What resolution have you made for 2019? According to Statista, improving one’s health and wellness is the single most common New Year’s resolution. Each year, more people make a personal goal of improving their health than any other resolution. Unfortunately, only about one in 10 actually achieve their goal. With the right approach, however, you can improve your health in 2019.
#1) Buy a Juicer
A juicer is an invaluable tool that can help you consume more servings of fruits and vegetables. The Centers for Disease Control and Prevention (CDC) states that only about 10% of adults consume enough fruits and vegetables in their diet. Using a juicer, you can turn your favorite fruits and vegetables into a delicious, easy-to-drink beverage. Just an 8-ounce serving can pack up to three servings of fruits and vegetables.
#2) Stop Smoking
The beginning of a new year is the perfect time to stop smoking if you’re currently a smoker. Smoking is the leading cause of preventable death, contributing to nearly a half-million deaths in the United States each year. It increases your risk of heart disease, cancer, diabetes, obesity and dozens of other diseases. Don’t just cut back on smoking, but rather stop smoking altogether in 2019.
#3) Improve the Air Quality in Your Home
Did you know that the air inside your home can make you sick? Indoor air pollution has become an increasingly common concern for health officials. According to the Environmental Protection Agency (EPA), the air inside the average U.S. home is about two to five times more polluted than outdoor air. To improve your health in 2019, change your home’s air filter once every few months and inspect it for mold. If you discover mold, you should work to clean and treat it so that it doesn’t endanger your health.
#4) Eat Breakfast
It’s estimated that about 31 million Americans don’t eat breakfast. If you fall under this category, you should make a point to eat breakfast each and every morning. Often touted as “the most important meal of the day,” breakfast provides you with the calories and nutrients your body needs to function properly throughout the day, so don’t skip it.
#5) Beware of Hidden Sugar
Sugar is found in countless foods and beverages. While some products obviously contain lots of sugar, such as soda and candy, others are more discreet about their sugar content. Salad dressing, for example, often contains 5 or more grams of sugar per 1 tablespoon.
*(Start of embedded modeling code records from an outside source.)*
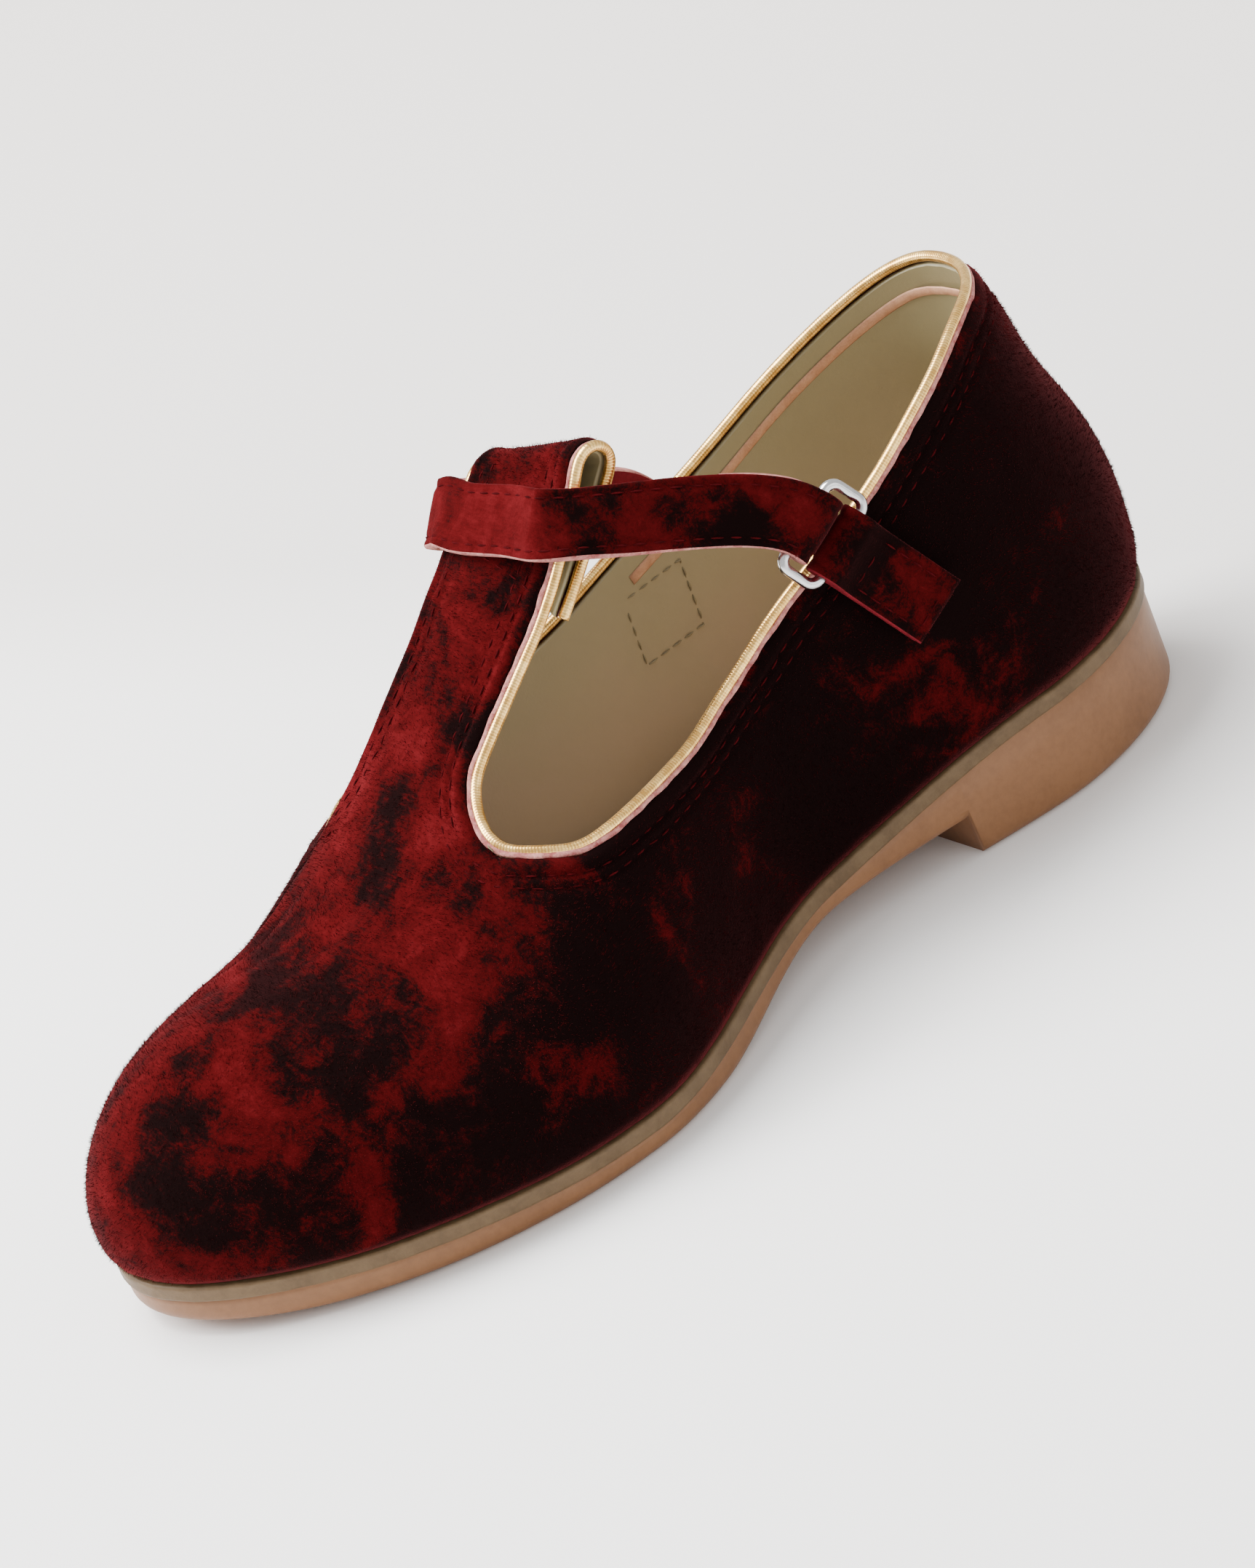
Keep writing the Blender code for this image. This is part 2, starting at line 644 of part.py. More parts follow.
def curve_through(route, steps):
    """A smooth path through a route of (point, facing), as points and unit facings."""
    p = np.array([np.concatenate(pair) for pair in route])
    knots = np.concatenate([[0], np.cumsum(np.linalg.norm(np.diff(p[:, :3], axis=0), axis=1))])
    slope = np.gradient(p, knots, axis=0)
    out = []
    for i in range(len(p) - 1):
        h = knots[i + 1] - knots[i]
        for s in np.arange(steps) / steps:
            start = (1 + 2 * s) * (1 - s) ** 2 * p[i] + s * (1 - s) ** 2 * h * slope[i]
            end = s**2 * (3 - 2 * s) * p[i + 1] - s**2 * (1 - s) * h * slope[i + 1]
            out.append(start + end)
    out = np.array(out + [p[-1]])
    return out[:, :3], unit(out[:, 3:])


class Fastening:
    """Places of the tab, the ring and the strap on the outer quarter."""

    def __init__(self):
        slant = math.radians(30)
        top = float(smooth(TOP_EDGE[1], TAB_ALONG))
        self.shares = np.linspace(0, 1, 7)
        self.points, self.normals = [], []
        for share in self.shares:
            along = TAB_ALONG + share * TAB_LENGTH * math.sin(slant) / LENGTH
            height = top - share * TAB_LENGTH * math.cos(slant)
            point, normal = shell_frame(along, 1, height)
            self.points.append(point)
            self.normals.append(normal)
        self.normal = self.normals[0]
        up = unit(self.points[0] - self.points[2])
        self.across = unit(np.cross(self.normal, up))
        self.up = np.cross(self.across, self.normal)
        lift = 2 * CLEARANCE + TAB_THICKNESS + WIRE_RADIUS
        self.tab_bar = self.points[0] + lift * self.normal + TAB_ABOVE * self.up
        tilt = math.radians(RING_TILT)
        self.ring_up = math.cos(tilt) * self.up - math.sin(tilt) * self.normal
        self.ring_normal = np.cross(self.ring_up, self.across)
        self.strap_bar = self.tab_bar + (RING_LENGTH - 2 * WIRE_RADIUS) * self.ring_up
        self.strap_fold = WIRE_RADIUS + 1.8 * CLEARANCE + STRAP_THICKNESS / 2


def make_ring(place):
    """Bent wire: a rounded rectangle through the tab's fold and the strap's fold."""
    half_long = RING_LENGTH / 2 - WIRE_RADIUS
    half_wide = RING_WIDTH / 2 - WIRE_RADIUS
    centre = (place.tab_bar + place.strap_bar) / 2
    centres, sides = [], []
    for corner in range(4):
        x = (half_wide - RING_CORNER) * (1 if corner in (0, 3) else -1)
        y = (half_long - RING_CORNER) * (1 if corner in (0, 1) else -1)
        for step in range(5):
            turn = (corner + step / 4) * math.pi / 2
            out = math.cos(turn) * place.across + math.sin(turn) * place.ring_up
            centres.append(centre + x * place.across + y * place.ring_up + RING_CORNER * out)
            sides.append(out)
    profile = circle_profile(WIRE_RADIUS, 8)
    normals = [place.ring_normal] * len(centres)
    swept("buckle_ring", centres, sides, normals, profile, STEEL, 0.25, 1.0, loop=True)


def make_tab(place):
    """A band folded round the ring's lower bar, both layers lying down the outer quarter."""
    layer = TAB_THICKNESS + CLEARANCE
    low = CLEARANCE + TAB_THICKNESS / 2
    fold = WIRE_RADIUS + CLEARANCE + TAB_THICKNESS / 2
    centres, normals = [], []
    for point, normal in zip(place.points[::-1], place.normals[::-1]):
        centres.append(point + low * normal)
        normals.append(-normal)
    for turn in np.linspace(0, math.pi, 9)[1:-1]:
        out = math.sin(turn) * place.up - math.cos(turn) * place.normal
        centres.append(place.tab_bar + fold * out)
        normals.append(out)
    spread = low + 2 * fold - (low + layer)
    for share, point, normal in zip(place.shares, place.points, place.normals):
        raised = max(0.0, 1 - share / 0.4) ** 2
        centres.append(point + (low + layer + spread * raised) * normal)
        normals.append(normal)
    centres, normals = np.array(centres), np.array(normals)
    band(centres, normals, "buckle_tab", TAB_WIDTH, TAB_THICKNESS)


def band(centres, normals, name, width, thickness):
    """A flat band along a path, facing as near to the given normals as the path allows."""
    tangent = unit(np.gradient(centres, axis=0))
    sides = unit(np.cross(tangent, normals))
    out = unit(np.cross(sides, tangent))
    swept(name, centres, sides, out, band_profile(width, thickness), VELVET, 0.85)


def t_face_point(outer_share, height):
    """A point on the T-strap's free front at a height above the floor, and its facing."""
    root = t_root(outer_share)
    rises = np.linspace(0, 1.5 * T_RISE, 60)
    heights = [t_front(root, outer_share, rise)[0][2] for rise in rises]
    point, direction, face = t_front(root, outer_share, float(np.interp(height, heights, rises)))
    return point, face


def strap_root():
    """The strap's sewn end: points and facings up the inner quarter to above its top edge."""
    lift = CLEARANCE + STRAP_THICKNESS / 2
    top = float(smooth(TOP_EDGE[-1], STRAP_ALONG))
    route = []
    for share in (1.0, 0.6, 0.2):
        below = share * STRAP_ROOT
        point, normal = shell_frame(STRAP_ALONG + 0.5 * below / LENGTH, -1, top - below)
        route.append((point + lift * normal, normal))
    over = 2 * route[-1][0] - route[-2][0]
    route.append((over + 0.25 * MM * normal, normal))
    return route


def strap_route(place):
    """Points and facings from the inner quarter, round the T-strap, to the ring's upper bar."""
    inner = np.array([-1.0, 0, 0])
    lift = 2 * CLEARANCE + STRAP_THICKNESS / 2
    front = []
    for share in (0.0, 0.25, 0.5, 0.75, 1.0):
        point, face = t_face_point(share, STRAP_HEIGHT)
        front.append((point + (lift + STRAP_LIFT * share**2) * face, face))
    edge, face = front[0][0] - lift * front[0][1], front[0][1]
    centre = edge - (STRAP_WRAP - lift) * face
    wrap = []
    for turn in np.radians((0, 30, 60)):
        tip = math.radians(STRAP_TWIST) * math.cos(turn)
        ahead = math.cos(tip) * face + math.sin(tip) * np.cross(face, inner)
        out = math.cos(turn) * inner + math.sin(turn) * ahead
        wrap.append((centre + STRAP_WRAP * out, out))
    route = strap_root()
    low, high = route[-1], wrap[0]
    for share in (1 / 3, 2 / 3):
        point = (1 - share) * low[0] + share * high[0] + STRAP_BOW * inner
        route.append((point, unit((1 - share) * low[1] + share * high[1])))
    route += wrap
    route += front
    start, turned = route[-1]
    leaving = unit(start - route[-2][0])
    beyond = start + 2 * PIPING_RADIUS * leaving
    route.append((beyond, turned))
    end = place.strap_bar + place.strap_fold * place.ring_normal
    chord = np.linalg.norm(end - beyond)
    pull = chord * unit(end - beyond) + 0.1 * chord * leaving
    for s in (0.25, 0.5, 0.75, 0.9, 1.0):
        ahead = (s - 2 * s**2 + s**3) * pull + (s**2 - s**3) * 0.7 * chord * place.ring_up
        point = (1 - 3 * s**2 + 2 * s**3) * beyond + (3 * s**2 - 2 * s**3) * end + ahead
        route.append((point, unit((1 - s) * turned + s * place.ring_normal)))
    return route


def make_strap(place):
    """Velvet strap: up from the inner quarter, in front of the T-strap, round the bar and back."""
    centres, normals = curve_through(strap_route(place), 3)
    turned, turned_normals = [], []
    for turn in np.linspace(0, math.pi, 9)[1:]:
        out = math.cos(turn) * place.ring_normal - math.sin(turn) * place.ring_up
        turned.append(place.strap_bar + place.strap_fold * out)
        turned_normals.append(out)
    run = np.concatenate([[0], np.cumsum(np.linalg.norm(np.diff(centres[::-1], axis=0), axis=1))])
    under = STRAP_THICKNESS + CLEARANCE
    tangent = unit(np.gradient(centres, axis=0))
    facing = unit(normals - (normals * tangent).sum(1, keepdims=True) * tangent)
    for length, point, normal in list(zip(run, centres[::-1], facing[::-1]))[1:]:
        if length > STRAP_TAIL:
            break
        depth = under + (2 * place.strap_fold - under) * max(0.0, 1 - length / STRAP_CLOSES) ** 2
        turned.append(point - depth * normal)
        turned_normals.append(-normal)
    centres = np.vstack([centres, turned])
    normals = np.vstack([normals, turned_normals])
    band(centres, normals, "ankle_strap", STRAP_WIDTH, STRAP_THICKNESS)


def make():
    for item in list(bpy.data.objects):
        bpy.data.objects.remove(item)
    skin = UpperSkin()
    make_upper(skin)
    make_piping(skin)
    make_outsole()
    make_insole()
    place = Fastening()
    make_ring(place)
    make_tab(place)
    make_strap(place)


make()
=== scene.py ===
"""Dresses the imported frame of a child's T-bar mary jane, left shoe.

The first half repeats the sizes and curves of the solids; the second half lays velvet, lining,
piping, stitches, rubber and wire over them at a finer grain. Lengths are in metres.
"""

import math

import bmesh
import bpy
import numpy as np
from mathutils import Matrix, Vector, noise
from mathutils.bvhtree import BVHTree
from mathutils.kdtree import KDTree


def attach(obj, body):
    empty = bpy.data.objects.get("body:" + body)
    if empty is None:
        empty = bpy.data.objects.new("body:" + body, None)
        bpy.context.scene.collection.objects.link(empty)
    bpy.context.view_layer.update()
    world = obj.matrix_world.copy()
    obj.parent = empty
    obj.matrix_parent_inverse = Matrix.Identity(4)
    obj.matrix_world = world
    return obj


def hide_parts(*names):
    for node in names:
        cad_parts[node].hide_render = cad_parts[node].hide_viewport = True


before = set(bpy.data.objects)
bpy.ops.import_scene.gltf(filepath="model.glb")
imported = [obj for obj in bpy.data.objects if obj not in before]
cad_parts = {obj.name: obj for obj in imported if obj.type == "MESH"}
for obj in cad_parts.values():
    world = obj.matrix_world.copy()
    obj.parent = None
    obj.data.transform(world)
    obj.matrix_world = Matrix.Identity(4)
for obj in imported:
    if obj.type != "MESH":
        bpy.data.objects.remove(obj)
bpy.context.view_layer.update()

MM = 0.001

# Driving dimensions of the last
LENGTH = 168 * MM  # feather line, toe to heel
BALL_WIDTH = 66 * MM
WAIST_WIDTH = 41 * MM
HEEL_WIDTH = 46.5 * MM
TOE_HEIGHT = 32.4 * MM  # top of the toe box above the floor
INSTEP_HEIGHT = 54.9 * MM  # ridge above the floor at the T-strap's root
COLLAR_HEIGHT = 65 * MM  # top edge above the floor beside the heel
FOREFOOT_SEAT = 5.6 * MM  # feather line above the floor at the ball
HEEL_SEAT = 16.2 * MM  # feather line above the floor at the heel
TOE_SPRING = 3.2 * MM  # rise of the feather line at the toe
HEEL_REST = 0.86  # along, of the heel's ground centre

# Upper
WALL = 1.8 * MM
CLEARANCE = 0.3 * MM
T_WIDTH = 19.0 * MM
T_CENTRE = -2.2 * MM  # across, of the T-strap's centre line
T_LEAVES = 0.480  # along, where the T-strap leaves the last
T_RISE = 16.9 * MM  # length of the T-strap's free front layer
T_SKEW = 6.8 * MM  # its outer edge is this much longer than its inner edge
T_FLAT = 14.0 * MM  # above this rise it is flat across, below it still arches like the last
T_FOLD_RADIUS = 3.5 * MM  # outside of the fold at the T-strap's top
T_LEAN = (42.4, 12)  # degrees: its slope at the root, and how much more its outer edge turns up
T_TAIL = 1.5 * MM  # the folded layer ends this far above the root
THROAT = {1: 0.349, -1: 0.320}  # along, of the front of each side opening
PIPING_RADIUS = 0.75 * MM

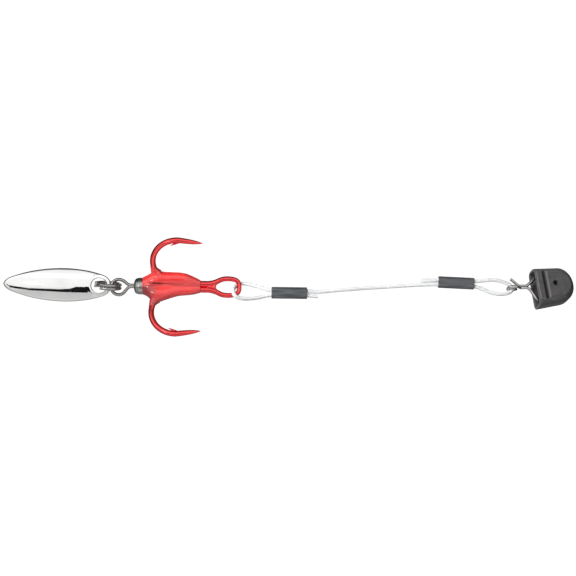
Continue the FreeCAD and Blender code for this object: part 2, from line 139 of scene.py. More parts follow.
HOOK_WIRE_RADIUS = 0.53
BEND_RADIUS = 5.05
BEND_ANGLE = math.radians(188)
BEND_CORNERS = 8
FORGED_INSET = 0.1
FORGED_SWELL = 1.1
POINT_TAPER = [(0.5, 1.05), (1.5, 0.97), (2.5, 0.82), (3.4, 0.57), (4.05, 0.3), (4.4, 0.06)]

# Each hook: where its shank stands, the way that it opens and the height where its bend starts
LEFT_HOOK = (Vector((-0.54, 0, 0)), math.radians(-58.8), -75.09)
RIGHT_HOOK = (Vector((0.54, 0, 0)), math.radians(61.2), -75.31)
BACK_HOOK = (Vector((0, 0.95, 0)), math.radians(181.2), -74.95)
THIRD_SHANK_TOP_Z = -71.6

# The barb: drop below the bend's start, height over the wire's inner side, share of its radius
BARB = [(-1.5, 0.42, 1.1), (-0.7, 0.2, 1.05), (0.2, -0.22, 0.9), (0.8, -0.52, 0.6), (1.4, -0.82, 0.12)]
BARB_RADIUS = 0.28

# One side of the line eye, from the shank to the top: place and share of the wire's radius
EYE_SIDE = [
    ((0.58, 0, -71.5), 1.14),
    ((0.58, 0, -70.0), 1.16),
    ((0.58, 0, -68.8), 1.12),
    ((1.0, 0, -67.45), 1.0),
    ((1.62, 0, -66.3), 0.96),
    ((1.7, 0, -64.7), 0.95),
    ((1.37, 0, -63.3), 0.88),
    ((0.56, 0, -62.88), 0.84),
]
EYE_WEB = [
    ((-0.95, 0, -67.3), 0.7),
    ((-0.45, 0, -67.97), 1.0),
    ((0.45, 0, -67.97), 1.0),
    ((0.95, 0, -67.3), 0.7),
]
EYE_SEAM = [((0, 0, -70.4), 0.4), ((0, 0, -69.4), 0.5), ((0, 0, -68.8), 0.8), ((0, 0, -68.1), 1.0)]
EYE_WEB_RADIUS = 0.41

# Moulded skins: size of their mesh and passes of smoothing
RESIN_SKIN = (0.08, 12)
RUBBER_SKIN = (0.07, 4)

# The resin's lobes, over the hooks above, below and behind: degrees round it, and how narrow they are
LOBE_ANGLES = (-150, -30, 90)
LOBE_POWER = 0.75

# Resin body: height, then radius over the hook above, the hook below, the hook behind, in the valleys
BODY_STEPS = 8
BODY_STATIONS = [
    (-82.2, 1.86, 1.72, 1.84, 1.74),
    (-81.4, 2.28, 2.10, 2.25, 1.92),
    (-80.4, 2.90, 3.00, 2.90, 2.02),
    (-79.0, 3.24, 3.40, 3.24, 1.86),
    (-77.6, 3.18, 3.02, 3.10, 1.62),
    (-76.2, 3.14, 2.48, 2.80, 1.50),
    (-74.8, 3.10, 2.06, 2.50, 1.42),
    (-73.4, 2.84, 1.92, 2.15, 1.34),
    (-72.0, 2.20, 1.72, 1.80, 1.24),
    (-70.6, 1.42, 1.30, 1.30, 1.06),
]

# Painted shade: the crease's depth for full shade, and the darkened root of the resin by height and across
# X, partly the resin thin over the dark barrel and partly painted shade, more below
CREASE_SHADE_DEPTH = 0.26
CREASE_SHADE_SPREAD = 1.5
ROOT_DARKENING_SPAN = (-81.2, -78.0)
ROOT_SHADE_TURN = (-0.7, 0.5)
ROOT_DARKENING_ABOVE = 0.3
ROOT_SHADE_BELOW = 0.6

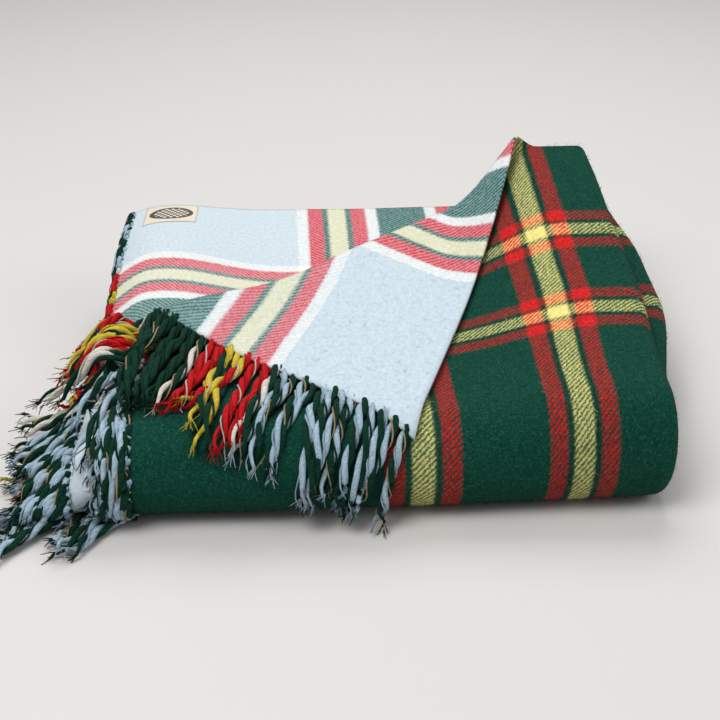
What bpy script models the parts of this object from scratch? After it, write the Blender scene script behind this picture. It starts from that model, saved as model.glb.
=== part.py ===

Other sources of hidden sugar include yogurt, microwaveable meals, dried fruits, ketchup, wine and sweet bread rolls.
#6) Eat More Nuts
Nuts are the perfect on-the-go snack to include in your diet this year. Whether you prefer peanuts, almonds, pistachios, walnuts or pecans, you can rest assured knowing that they contain a high concentration of protein and omega-3 fatty acids. According to Mayo Clinic, eating nuts can even lower your risk of heart disease by regulating your body’s cholesterol levels.
#7) Go Outside for 15 Minutes a Day
Try to spend at least 15 minutes outside each day to reduce your risk of vitamin D deficiency. If you don’t get enough vitamin D, you may suffer from weak bones that are susceptible to fracture. But spending as little as 15 minutes under the midday sun should provide you with an adequate amount of vitamin D. Just remember to wear sunscreen lotion if you plan on staying outside for any longer.
#8) Spend Less Time Sitting
It’s estimated that the average person spends 13 hours a day sitting — a figure that doesn’t include sleeping. Our bodies aren’t designed for sitting, and if you spend most of your day in a chair, it will take a toll on your health. People who sit for extended periods of time have even been shown to higher rates of heart disease. To kick off the New Year on the right food, be conscious about how much time you spend sitting.
#9) Go for a Walk Every Day
You don’t need a gym membership or expensive at-home workout equipment to exercise. As long as you have a pair of good running shoes, you can easily meet the recommended 75 to 150 minutes of aerobic exercise per week. Just lace up your shoes and go for a short 1- to 2-mile walk per day. Once you’ve become accustomed to this distance, you can increase your daily walks to 3 or more miles.
#10) Eat Leaner Cuts of Meat
When shopping for groceries, choose lean, low-fat cuts of meat. There’s nothing wrong with treating yourself to an occasional burger or steak, but you shouldn’t consume them on a regular basis. Instead, choose leaner cuts of meat, such as chicken or fish. Lean meats contain less saturated fat, so they won’t contribute to high cholesterol levels. In fact, fish contains lots of unsaturated fat, so it has the opposite effect: It lowers bad cholesterol to promote a healthy heart.